Apple was the first retailer that allowed publishers to move to so-called agency agreements, which let publishers set the price that online bookshops sell e-books to consumers. Until then, publishers were able to set the wholesale price of e-books, while retailers decided what price to sell them on to readers.

"The Commission has concerns that these practices may breach EU antitrust rules that prohibit cartels and restrictive business practices," the regulator said in a statement.

Giving publishers the power to set retail prices could effectively restrict competition between online bookshops, since it takes away individual retailers' powers to set lower prices. Since Apple's deal with the publishers, several other online retailers have also shifted to the agency model, possibly in an attempt to secure the rights to sell popular e-books.

The EU investigation targets publishers Hachette Livre, a unit of France's Lagardere Publishing; Harper Collins, owned by Rupert Murdoch's U.S.-based News Corp.; CBS Corp.'s Simon & Schuster; Penguin, which is owned by U.K. publishing house Pearson Group; and Germany's Verlagsgruppe Georg von Holtzbrinck, which owns Macmillan.

The Commission stressed the probe was in its early stages and did not mean the companies actually broke EU competition law. It follows a similar investigation by Britain's Office of Fair Trading and a class action lawsuit against the same five publishers and Apple filed this summer in the U.S. District Court for the Northern District of California.

The U.K. agency on Tuesday closed its own probe, since the Commission has taken over the case, but said it was cooperating closely with the EU investigation. It said its investigation was triggered by several complaints, without naming any names.

Apple representative Bethan Lloyd said the company would decline to comment at this time.
Pearson said the fact that the Commission has opened a probe did not prejudge its outcome. "Pearson does not believe it has breached any laws, and will continue to fully and openly cooperate with the Commission," it said.

Holtzbrinck echoed that statement, saying it found the Commission's case "without reason."
HarperCollins and Simon & Schuster said they are cooperating with the investigation, while Hachette Livre declined to comment.

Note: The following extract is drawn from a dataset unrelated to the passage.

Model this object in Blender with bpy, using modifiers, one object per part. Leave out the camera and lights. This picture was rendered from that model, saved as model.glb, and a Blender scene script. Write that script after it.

The e-book market has been dominated by Amazon.com Inc. and its Kindle reader, with both Apple and Barnes & Noble's Nook reader fighting to break in.

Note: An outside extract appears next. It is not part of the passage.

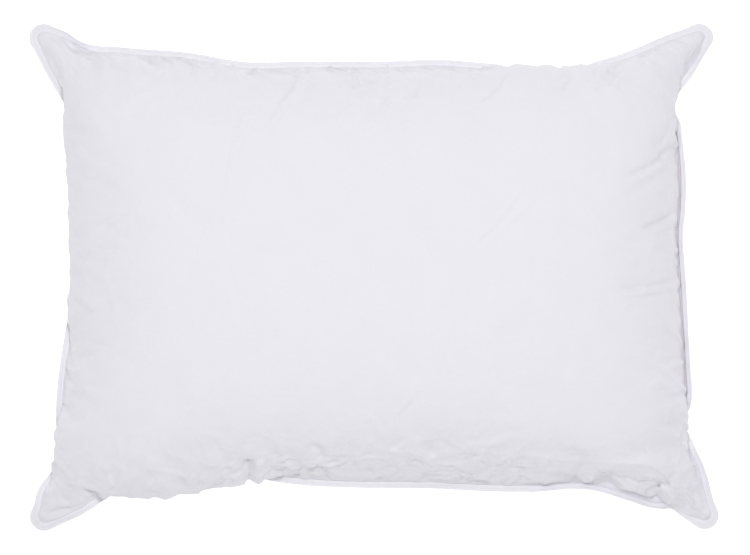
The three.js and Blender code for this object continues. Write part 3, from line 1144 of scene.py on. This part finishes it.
# Each fold is (start, end, bend, width, height) in millimetres, seen from above.
UPPER_FOLDS = [
    # Long press creases in the upper left and over the middle.
    ((-136, 208), (-163, 86), -5, 2.2, -1.5),
    ((-92, 218), (-128, 160), 4, 2.4, -1.8),
    ((-88, 224), (-113, 196), 3, 4.0, 2.4),
    ((27, 216), (-32, 150), 4, 2.2, -1.3),
    ((38, 196), (8, 160), 2, 2.2, -0.7),
    ((-150, 186), (-212, 181), 3, 2.2, -1.0),
    ((-166, 92), (-240, 58), -6, 2.4, -0.8),
    ((60, 150), (-8, 92), -6, 2.4, -0.8),
    ((176, 112), (104, 30), 6, 2.4, -1.0),
    ((196, 104), (140, 52), 4, 2.4, -0.8),
    ((-166, 84), (-168, 10), 2, 2.2, -0.6),
    ((52, -120), (20, -160), 3, 2.4, -0.8),
    ((-10, -150), (10, -178), 3, 2.4, -1.0),
    # Puckers along the back seam.
    ((-201, 246), (-214, 228), 2, 3.6, 1.5),
    ((-174, 240), (-192, 220), 2, 3.6, 1.4),
    ((-86, 240), (-98, 206), 2, 3.6, 2.6),
    ((58, 234), (46, 200), -2, 3.6, 2.4),
    ((96, 238), (82, 214), 2, 4.0, 1.4),
    ((154, 238), (120, 198), 4, 3.8, 2.6),
    ((228, 238), (208, 212), 3, 3.4, 2.2),
    ((262, 248), (240, 222), 3, 3.4, 2.4),
    ((291, 256), (268, 212), -4, 3.8, 3.0),
    ((322, 262), (302, 240), 3, 4.0, 1.5),
    # Folds that run in from the right end.
    ((342, 172), (318, 146), 3, 3.6, 2.6),
    ((340, 148), (282, 114), 7, 3.4, 3.6),
    ((350, 80), (302, 56), 6, 3.6, 4.2),
    ((352, -1), (276, -12), 4, 3.4, 3.0),
    ((352, -12), (288, -22), 3, 3.0, 1.2),
    ((354, -88), (322, -96), 3, 4.0, 1.0),
    ((358, -180), (322, -166), -4, 5.0, 2.2),
    # Folds that run in from the left end.
    ((-342, 42), (-266, 72), 5, 3.6, 1.3),
    ((-342, 8), (-298, 36), 4, 4.0, 1.5),
    ((-342, -58), (-288, -28), 5, 4.5, 1.3),
    ((-346, -24), (-318, -44), 3, 4.0, 1.2),
    ((-352, 140), (-322, 150), 3, 4.0, 1.0),
    # Deep folds along the front seam, where the filling stands back from it.
    ((-140, -204), (-141, -242), 1, 6.0, 9.0),
    ((-122, -204), (-96, -226), -5, 3.4, 1.8),
    ((-72, -188), (-56, -214), 5, 6.0, 4.0),
    ((-66, -212), (-50, -236), 3, 5.0, 3.6),
    ((-44, -180), (-26, -230), -4, 3.0, -1.6),
    ((-88, -226), (-78, -240), 1, 4.0, 2.4),
    ((-30, -206), (-14, -224), 2, 6.0, 2.6),
    ((16, -200), (42, -182), -3, 2.6, -1.2),
    ((44, -206), (72, -218), -4, 6.5, 3.0),
    ((54, -232), (84, -222), 3, 5.0, 2.8),
    ((92, -212), (104, -236), 2, 4.0, 2.6),
    ((126, -200), (134, -234), -2, 3.4, -2.0),
    ((160, -212), (172, -236), 3, 6.0, 2.6),
    ((196, -232), (212, -206), 3, 5.0, 2.0),
    ((232, -236), (244, -208), 3, 5.0, 2.2),
    ((-218, -226), (-212, -246), 1, 4.5, 3.0),
    ((-254, -246), (-232, -238), -2, 4.5, 2.0),
    ((-190, -236), (-172, -214), 3, 5.0, 1.6),
    # The deep dimple and its folds by the front right corner.
    ((250, -221), (346, -238), -5, 11.0, 6.5),
    ((336, -232), (318, -262), 4, 7.0, 6.5),
    ((306, -252), (340, -238), -3, 4.0, 3.0),
    ((308, -262), (344, -252), -2, 4.0, 2.6),
    ((292, -222), (318, -234), -3, 3.0, -1.6),
    ((250, -222), (286, -244), -3, 6.0, 3.0),
    ((350, -246), (360, -268), 3, 3.5, 2.4),
    ((360, -236), (374, -262), 3, 3.5, 1.8),
    # Folds across the front left ear.
    ((-330, -244), (-308, -262), 2, 5.0, 6.0),
    ((-336, -238), (-310, -250), -3, 3.4, 3.0),
    ((-372, -272), (-340, -266), 2, 3.6, 2.4),
    ((-362, -254), (-338, -238), 3, 3.6, 1.4),
    # Folds at the two back ears.
    ((348, 276), (368, 268), -2, 3.0, 1.6),
    ((352, 236), (366, 262), -3, 3.6, 1.6),
    ((-352, 268), (-328, 256), 2, 3.4, 2.0),
    ((-356, 232), (-366, 254), 3, 3.6, 1.4),
]


# ---- the pillow

def make_pillow():
    """Every piece of the pillow, fitted to one inflated cover."""
    grids = shaped_cover(seat_in_frame(*inflated_cover()))
    lower = grids[1][:, :, 2]
    grids[1][:, :, 2] = np.where(lower < SEAM_Z / 2, pressed_flat(lower), lower)
    xs, ys = graded_places(CUT_X), graded_places(CUT_Y)
    sides = [SideView(name, xs, ys) for name in SIDES]
    seam = seam_line(fine_grid(grids[0], xs, ys), sides)
    top = make_panel("cover_top", "top_panel", grids[0], xs, ys, sides, seam, True, UPPER_FOLDS)
    bottom = make_panel("cover_bottom", "bottom_panel", grids[1], xs, ys, sides, seam, False, [])
    line = piping_line(seam)
    piping = make_piping(line)
    make_threads(line)
    make_fill(grids)


# ---- studio

def add_floor():
    bpy.ops.mesh.primitive_plane_add(size=FLOOR_SIZE)
    floor = bpy.context.object
    floor.name = "floor"
    floor.data.materials.append(floor_material())


def add_key_light():
    """A soft square light that faces the middle of the pillow."""
    light = bpy.data.lights.new("key", "AREA")
    light.shape = "SQUARE"
    light.size = KEY_SIZE
    light.energy = KEY_POWER
    lamp = bpy.data.objects.new("key", light)
    lamp.location = KEY_PLACE
    lamp.rotation_euler = (Vector((0, 0, SEAM_Z)) - lamp.location).to_track_quat("-Z", "Y").to_euler()
    bpy.context.scene.collection.objects.link(lamp)


def add_sky():
    """Even white light from all round."""
    world = bpy.data.worlds.new("studio")
    world.use_nodes = True
    world.node_tree.nodes["Background"].inputs["Color"].default_value = (1, 1, 1, 1)
    world.node_tree.nodes["Background"].inputs["Strength"].default_value = SKY_LIGHT
    bpy.context.scene.world = world


def add_camera():
    """A long lens straight above the pillow."""
    data = bpy.data.cameras.new("camera")
    data.sensor_width = SENSOR_WIDTH
    data.lens = SENSOR_WIDTH * CAMERA_DISTANCE / VIEW_WIDTH
    camera = bpy.data.objects.new("camera", data)
    camera.location = (CAMERA_OFFSET, 0, SEAM_Z + CAMERA_DISTANCE)
    bpy.context.scene.collection.objects.link(camera)
    bpy.context.scene.camera = camera


make_pillow()
add_floor()
add_key_light()
add_sky()
add_camera()
bpy.context.scene.view_settings.view_transform = "Standard"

In a summary of its complaint, the U.S. law firm Hagens Berman, which filed the U.S. class-action suit, claims that "Apple believed that it needed to neutralize the Kindle when it entered the e-book market with its own e-reader, the iPad, and feared that one day the Kindle might challenge the iPad by digitally distributing other media like music and movies."

The lawsuit also alleges that, following Apple's deals, Amazon was forced to abandon its discount pricing model and move to the agency model.